PROMPT:
Transcribe only part of the material below: the lines from the one containing "# A drop of" through the one containing "cad_parts[node].hide_render = cad_parts[node].hide_viewport", inclusive, exactly as written.

INFORMATION SHOWN:
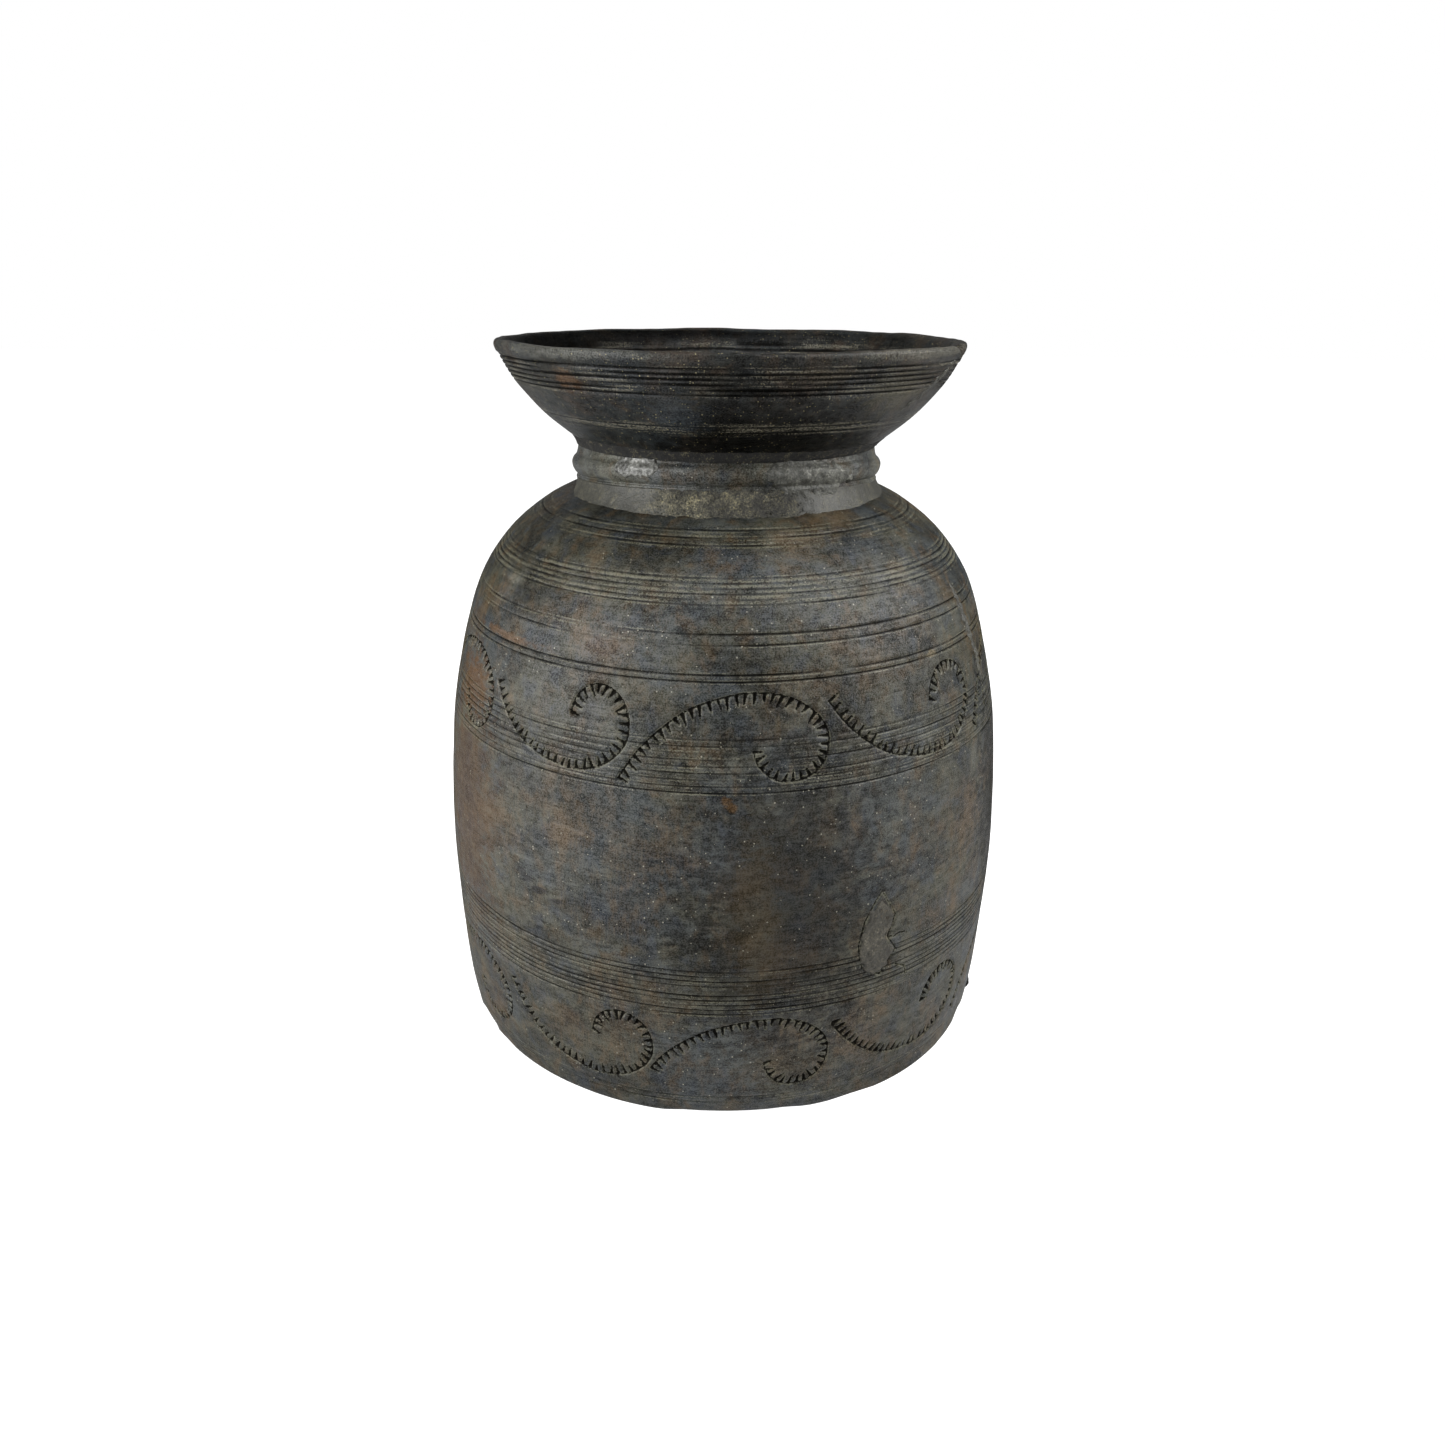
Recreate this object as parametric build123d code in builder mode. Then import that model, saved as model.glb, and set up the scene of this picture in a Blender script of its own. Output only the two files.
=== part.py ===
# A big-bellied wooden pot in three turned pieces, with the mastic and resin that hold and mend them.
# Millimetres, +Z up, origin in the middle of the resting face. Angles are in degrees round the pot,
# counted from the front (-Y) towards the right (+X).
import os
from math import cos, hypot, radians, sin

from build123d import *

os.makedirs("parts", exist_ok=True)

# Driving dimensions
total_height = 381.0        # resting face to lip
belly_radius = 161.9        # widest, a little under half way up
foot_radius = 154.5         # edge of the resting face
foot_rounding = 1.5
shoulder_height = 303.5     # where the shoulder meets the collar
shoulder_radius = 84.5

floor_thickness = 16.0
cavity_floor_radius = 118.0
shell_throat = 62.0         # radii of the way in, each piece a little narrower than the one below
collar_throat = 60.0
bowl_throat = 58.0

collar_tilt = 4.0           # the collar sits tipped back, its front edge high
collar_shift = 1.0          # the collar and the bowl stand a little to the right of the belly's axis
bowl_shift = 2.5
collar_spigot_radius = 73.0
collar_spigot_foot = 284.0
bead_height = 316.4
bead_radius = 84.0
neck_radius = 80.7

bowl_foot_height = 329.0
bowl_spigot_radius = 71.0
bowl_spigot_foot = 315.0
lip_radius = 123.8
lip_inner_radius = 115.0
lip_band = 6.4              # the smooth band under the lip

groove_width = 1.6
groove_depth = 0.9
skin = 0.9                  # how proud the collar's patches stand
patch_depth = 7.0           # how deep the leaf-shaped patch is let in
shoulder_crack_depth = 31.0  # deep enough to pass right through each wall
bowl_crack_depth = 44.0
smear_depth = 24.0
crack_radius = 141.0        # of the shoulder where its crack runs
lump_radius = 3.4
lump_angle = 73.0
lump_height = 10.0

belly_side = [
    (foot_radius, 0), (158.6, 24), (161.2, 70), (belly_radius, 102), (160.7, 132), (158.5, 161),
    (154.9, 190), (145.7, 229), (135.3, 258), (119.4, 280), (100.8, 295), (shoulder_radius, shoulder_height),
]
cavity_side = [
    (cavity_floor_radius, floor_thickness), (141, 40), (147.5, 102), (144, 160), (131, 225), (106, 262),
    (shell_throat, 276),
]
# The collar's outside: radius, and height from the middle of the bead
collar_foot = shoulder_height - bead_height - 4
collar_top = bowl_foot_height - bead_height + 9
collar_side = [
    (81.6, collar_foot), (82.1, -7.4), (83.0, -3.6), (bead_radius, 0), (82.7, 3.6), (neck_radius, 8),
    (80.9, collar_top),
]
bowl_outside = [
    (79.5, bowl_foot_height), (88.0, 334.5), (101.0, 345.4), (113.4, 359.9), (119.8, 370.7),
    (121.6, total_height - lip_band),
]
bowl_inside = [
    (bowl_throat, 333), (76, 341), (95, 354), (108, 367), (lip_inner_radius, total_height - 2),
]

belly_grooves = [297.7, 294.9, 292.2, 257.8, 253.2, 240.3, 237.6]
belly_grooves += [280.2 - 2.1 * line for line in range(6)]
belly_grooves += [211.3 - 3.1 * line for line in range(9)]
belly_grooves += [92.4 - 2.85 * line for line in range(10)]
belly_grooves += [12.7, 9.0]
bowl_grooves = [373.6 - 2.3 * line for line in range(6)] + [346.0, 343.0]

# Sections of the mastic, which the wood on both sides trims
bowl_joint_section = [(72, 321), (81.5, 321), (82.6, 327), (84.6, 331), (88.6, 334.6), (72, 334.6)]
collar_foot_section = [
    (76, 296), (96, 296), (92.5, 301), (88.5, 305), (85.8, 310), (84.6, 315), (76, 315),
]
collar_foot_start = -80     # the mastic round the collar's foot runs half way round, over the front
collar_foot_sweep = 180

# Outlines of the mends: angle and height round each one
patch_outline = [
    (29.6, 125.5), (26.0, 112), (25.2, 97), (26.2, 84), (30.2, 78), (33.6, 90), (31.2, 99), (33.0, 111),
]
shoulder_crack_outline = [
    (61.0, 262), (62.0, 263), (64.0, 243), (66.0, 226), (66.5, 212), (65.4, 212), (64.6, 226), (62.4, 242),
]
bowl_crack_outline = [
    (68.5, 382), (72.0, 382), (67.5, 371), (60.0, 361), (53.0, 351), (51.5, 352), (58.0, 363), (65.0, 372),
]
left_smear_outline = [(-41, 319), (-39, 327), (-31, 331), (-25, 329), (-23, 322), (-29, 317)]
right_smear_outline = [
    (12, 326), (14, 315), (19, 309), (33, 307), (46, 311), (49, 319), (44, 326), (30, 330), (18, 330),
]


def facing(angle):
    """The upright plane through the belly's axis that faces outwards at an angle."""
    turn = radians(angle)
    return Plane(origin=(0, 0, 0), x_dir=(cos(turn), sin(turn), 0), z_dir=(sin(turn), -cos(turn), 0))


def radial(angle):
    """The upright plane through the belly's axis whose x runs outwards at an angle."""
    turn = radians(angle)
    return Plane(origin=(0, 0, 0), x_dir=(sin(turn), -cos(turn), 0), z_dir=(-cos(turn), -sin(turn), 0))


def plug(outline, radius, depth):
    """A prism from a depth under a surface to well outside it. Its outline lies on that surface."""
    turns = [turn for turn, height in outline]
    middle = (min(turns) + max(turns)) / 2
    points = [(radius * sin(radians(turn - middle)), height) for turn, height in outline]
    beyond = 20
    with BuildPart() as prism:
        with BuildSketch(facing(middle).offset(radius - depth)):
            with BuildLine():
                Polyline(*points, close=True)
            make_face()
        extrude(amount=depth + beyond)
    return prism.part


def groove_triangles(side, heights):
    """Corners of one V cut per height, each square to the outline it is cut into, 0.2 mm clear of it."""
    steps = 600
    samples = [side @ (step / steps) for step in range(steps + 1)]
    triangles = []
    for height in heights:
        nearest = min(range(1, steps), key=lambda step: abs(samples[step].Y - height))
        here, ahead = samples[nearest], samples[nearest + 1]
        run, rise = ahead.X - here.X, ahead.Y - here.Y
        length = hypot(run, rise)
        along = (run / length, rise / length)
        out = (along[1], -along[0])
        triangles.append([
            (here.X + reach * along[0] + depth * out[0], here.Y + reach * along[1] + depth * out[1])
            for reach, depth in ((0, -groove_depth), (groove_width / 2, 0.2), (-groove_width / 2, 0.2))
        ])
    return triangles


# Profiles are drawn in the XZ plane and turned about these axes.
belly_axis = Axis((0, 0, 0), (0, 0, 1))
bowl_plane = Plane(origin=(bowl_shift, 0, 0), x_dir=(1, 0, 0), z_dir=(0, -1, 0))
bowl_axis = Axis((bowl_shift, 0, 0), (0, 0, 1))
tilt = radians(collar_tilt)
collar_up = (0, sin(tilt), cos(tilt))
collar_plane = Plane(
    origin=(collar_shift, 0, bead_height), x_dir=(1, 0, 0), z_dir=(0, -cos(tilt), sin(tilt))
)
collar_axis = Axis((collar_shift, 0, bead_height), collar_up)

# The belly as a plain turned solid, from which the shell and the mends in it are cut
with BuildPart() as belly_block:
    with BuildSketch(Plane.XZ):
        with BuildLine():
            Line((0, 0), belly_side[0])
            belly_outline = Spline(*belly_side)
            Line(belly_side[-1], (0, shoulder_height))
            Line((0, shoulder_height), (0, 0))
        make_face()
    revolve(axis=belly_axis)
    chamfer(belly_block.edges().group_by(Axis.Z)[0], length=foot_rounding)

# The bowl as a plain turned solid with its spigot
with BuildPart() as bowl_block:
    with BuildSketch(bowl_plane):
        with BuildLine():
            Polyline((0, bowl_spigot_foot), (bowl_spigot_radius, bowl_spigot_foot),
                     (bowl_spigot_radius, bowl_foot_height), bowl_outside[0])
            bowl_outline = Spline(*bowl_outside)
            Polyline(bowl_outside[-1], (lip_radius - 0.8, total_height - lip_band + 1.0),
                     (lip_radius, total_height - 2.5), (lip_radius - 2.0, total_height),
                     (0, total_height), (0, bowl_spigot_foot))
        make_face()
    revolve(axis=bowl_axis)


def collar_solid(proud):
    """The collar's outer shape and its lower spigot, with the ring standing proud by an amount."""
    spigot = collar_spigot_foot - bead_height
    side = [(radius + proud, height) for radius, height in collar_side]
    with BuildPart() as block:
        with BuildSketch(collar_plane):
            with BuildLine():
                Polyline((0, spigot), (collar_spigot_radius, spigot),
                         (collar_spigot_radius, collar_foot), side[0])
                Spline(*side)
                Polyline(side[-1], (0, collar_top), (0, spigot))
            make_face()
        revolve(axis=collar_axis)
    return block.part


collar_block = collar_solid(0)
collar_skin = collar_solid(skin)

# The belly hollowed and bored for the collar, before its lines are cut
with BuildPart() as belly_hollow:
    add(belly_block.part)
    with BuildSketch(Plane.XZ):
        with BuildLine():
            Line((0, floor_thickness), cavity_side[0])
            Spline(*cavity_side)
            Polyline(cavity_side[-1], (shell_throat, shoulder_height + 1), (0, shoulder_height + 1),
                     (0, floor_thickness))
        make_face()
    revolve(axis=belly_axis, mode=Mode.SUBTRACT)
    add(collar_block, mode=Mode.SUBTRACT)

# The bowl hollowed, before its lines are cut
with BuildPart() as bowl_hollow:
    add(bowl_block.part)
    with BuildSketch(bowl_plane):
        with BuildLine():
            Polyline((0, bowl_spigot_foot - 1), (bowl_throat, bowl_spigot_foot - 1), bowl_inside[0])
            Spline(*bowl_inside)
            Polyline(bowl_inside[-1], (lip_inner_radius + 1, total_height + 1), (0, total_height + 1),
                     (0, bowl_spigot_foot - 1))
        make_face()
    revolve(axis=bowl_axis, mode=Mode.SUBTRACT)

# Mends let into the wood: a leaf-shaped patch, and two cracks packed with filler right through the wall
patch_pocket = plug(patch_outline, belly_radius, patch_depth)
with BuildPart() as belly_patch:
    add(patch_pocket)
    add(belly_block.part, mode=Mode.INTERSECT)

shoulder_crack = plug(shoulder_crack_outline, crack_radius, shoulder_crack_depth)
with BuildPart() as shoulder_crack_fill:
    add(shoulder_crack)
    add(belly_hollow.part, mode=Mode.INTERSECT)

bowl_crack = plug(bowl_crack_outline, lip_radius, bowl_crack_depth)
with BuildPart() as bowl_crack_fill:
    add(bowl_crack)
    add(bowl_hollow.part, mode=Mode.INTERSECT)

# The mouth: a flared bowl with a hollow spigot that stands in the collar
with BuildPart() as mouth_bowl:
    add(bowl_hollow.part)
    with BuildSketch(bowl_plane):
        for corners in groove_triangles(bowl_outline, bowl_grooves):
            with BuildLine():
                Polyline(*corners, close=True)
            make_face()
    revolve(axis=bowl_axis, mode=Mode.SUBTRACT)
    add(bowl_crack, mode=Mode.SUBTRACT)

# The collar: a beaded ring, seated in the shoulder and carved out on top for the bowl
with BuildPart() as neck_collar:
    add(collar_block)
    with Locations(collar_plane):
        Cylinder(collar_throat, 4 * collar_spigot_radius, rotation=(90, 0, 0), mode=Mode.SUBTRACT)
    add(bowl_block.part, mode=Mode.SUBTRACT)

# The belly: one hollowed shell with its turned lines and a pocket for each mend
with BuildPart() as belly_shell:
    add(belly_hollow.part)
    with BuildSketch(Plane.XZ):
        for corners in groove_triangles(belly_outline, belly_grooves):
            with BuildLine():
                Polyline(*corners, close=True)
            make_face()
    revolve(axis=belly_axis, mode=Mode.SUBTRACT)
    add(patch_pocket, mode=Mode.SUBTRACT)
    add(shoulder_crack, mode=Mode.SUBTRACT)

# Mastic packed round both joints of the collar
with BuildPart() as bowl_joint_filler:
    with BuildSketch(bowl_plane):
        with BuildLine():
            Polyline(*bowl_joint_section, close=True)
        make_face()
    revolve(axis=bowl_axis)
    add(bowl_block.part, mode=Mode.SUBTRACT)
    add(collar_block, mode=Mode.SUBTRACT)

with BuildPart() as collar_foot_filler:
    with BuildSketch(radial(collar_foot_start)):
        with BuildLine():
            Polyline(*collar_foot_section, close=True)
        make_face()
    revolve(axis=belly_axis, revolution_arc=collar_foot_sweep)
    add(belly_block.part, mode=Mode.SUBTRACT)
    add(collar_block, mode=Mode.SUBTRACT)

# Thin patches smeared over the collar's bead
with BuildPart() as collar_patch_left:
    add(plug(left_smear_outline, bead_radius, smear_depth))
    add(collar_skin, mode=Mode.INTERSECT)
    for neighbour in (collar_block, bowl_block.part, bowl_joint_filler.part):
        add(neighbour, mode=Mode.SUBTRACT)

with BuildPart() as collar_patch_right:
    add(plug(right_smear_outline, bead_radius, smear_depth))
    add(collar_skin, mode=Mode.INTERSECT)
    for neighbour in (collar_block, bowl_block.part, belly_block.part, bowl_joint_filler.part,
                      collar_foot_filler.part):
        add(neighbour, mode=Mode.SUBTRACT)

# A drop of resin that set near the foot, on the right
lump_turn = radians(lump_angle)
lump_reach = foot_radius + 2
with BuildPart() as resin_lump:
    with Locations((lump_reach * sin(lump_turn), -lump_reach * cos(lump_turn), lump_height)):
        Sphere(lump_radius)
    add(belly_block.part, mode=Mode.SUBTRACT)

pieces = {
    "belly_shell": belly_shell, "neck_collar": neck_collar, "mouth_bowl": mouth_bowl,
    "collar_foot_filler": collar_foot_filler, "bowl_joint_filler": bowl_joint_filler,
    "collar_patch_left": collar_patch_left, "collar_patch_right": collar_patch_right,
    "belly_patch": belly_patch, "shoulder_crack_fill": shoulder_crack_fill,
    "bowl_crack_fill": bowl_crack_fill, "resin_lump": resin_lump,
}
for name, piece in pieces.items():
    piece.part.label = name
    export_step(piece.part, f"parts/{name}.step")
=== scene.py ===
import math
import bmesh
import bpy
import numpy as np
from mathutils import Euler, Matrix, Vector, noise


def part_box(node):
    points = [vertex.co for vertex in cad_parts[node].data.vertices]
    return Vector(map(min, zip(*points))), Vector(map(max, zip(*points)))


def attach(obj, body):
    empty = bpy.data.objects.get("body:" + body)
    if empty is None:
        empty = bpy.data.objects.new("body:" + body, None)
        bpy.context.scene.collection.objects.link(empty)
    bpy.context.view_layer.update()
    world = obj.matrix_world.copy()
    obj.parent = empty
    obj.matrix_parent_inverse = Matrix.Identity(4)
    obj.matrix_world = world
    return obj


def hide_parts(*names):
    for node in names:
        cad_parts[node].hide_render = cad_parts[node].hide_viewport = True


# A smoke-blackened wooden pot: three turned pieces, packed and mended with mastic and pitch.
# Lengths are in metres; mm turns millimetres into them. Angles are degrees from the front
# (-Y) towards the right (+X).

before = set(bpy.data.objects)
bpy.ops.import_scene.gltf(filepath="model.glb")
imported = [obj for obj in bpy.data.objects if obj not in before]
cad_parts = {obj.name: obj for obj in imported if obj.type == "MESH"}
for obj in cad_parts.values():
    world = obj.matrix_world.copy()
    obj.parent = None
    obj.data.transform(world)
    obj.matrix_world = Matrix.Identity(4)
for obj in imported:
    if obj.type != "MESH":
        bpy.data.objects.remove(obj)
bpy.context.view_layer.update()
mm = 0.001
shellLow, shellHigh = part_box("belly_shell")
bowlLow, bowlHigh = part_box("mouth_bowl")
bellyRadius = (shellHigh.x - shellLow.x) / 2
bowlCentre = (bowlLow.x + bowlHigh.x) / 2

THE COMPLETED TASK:
# A drop of resin that set near the foot, on the right
lump_turn = radians(lump_angle)
lump_reach = foot_radius + 2
with BuildPart() as resin_lump:
    with Locations((lump_reach * sin(lump_turn), -lump_reach * cos(lump_turn), lump_height)):
        Sphere(lump_radius)
    add(belly_block.part, mode=Mode.SUBTRACT)

pieces = {
    "belly_shell": belly_shell, "neck_collar": neck_collar, "mouth_bowl": mouth_bowl,
    "collar_foot_filler": collar_foot_filler, "bowl_joint_filler": bowl_joint_filler,
    "collar_patch_left": collar_patch_left, "collar_patch_right": collar_patch_right,
    "belly_patch": belly_patch, "shoulder_crack_fill": shoulder_crack_fill,
    "bowl_crack_fill": bowl_crack_fill, "resin_lump": resin_lump,
}
for name, piece in pieces.items():
    piece.part.label = name
    export_step(piece.part, f"parts/{name}.step")
=== scene.py ===
import math
import bmesh
import bpy
import numpy as np
from mathutils import Euler, Matrix, Vector, noise


def part_box(node):
    points = [vertex.co for vertex in cad_parts[node].data.vertices]
    return Vector(map(min, zip(*points))), Vector(map(max, zip(*points)))


def attach(obj, body):
    empty = bpy.data.objects.get("body:" + body)
    if empty is None:
        empty = bpy.data.objects.new("body:" + body, None)
        bpy.context.scene.collection.objects.link(empty)
    bpy.context.view_layer.update()
    world = obj.matrix_world.copy()
    obj.parent = empty
    obj.matrix_parent_inverse = Matrix.Identity(4)
    obj.matrix_world = world
    return obj


def hide_parts(*names):
    for node in names:
        cad_parts[node].hide_render = cad_parts[node].hide_viewport = True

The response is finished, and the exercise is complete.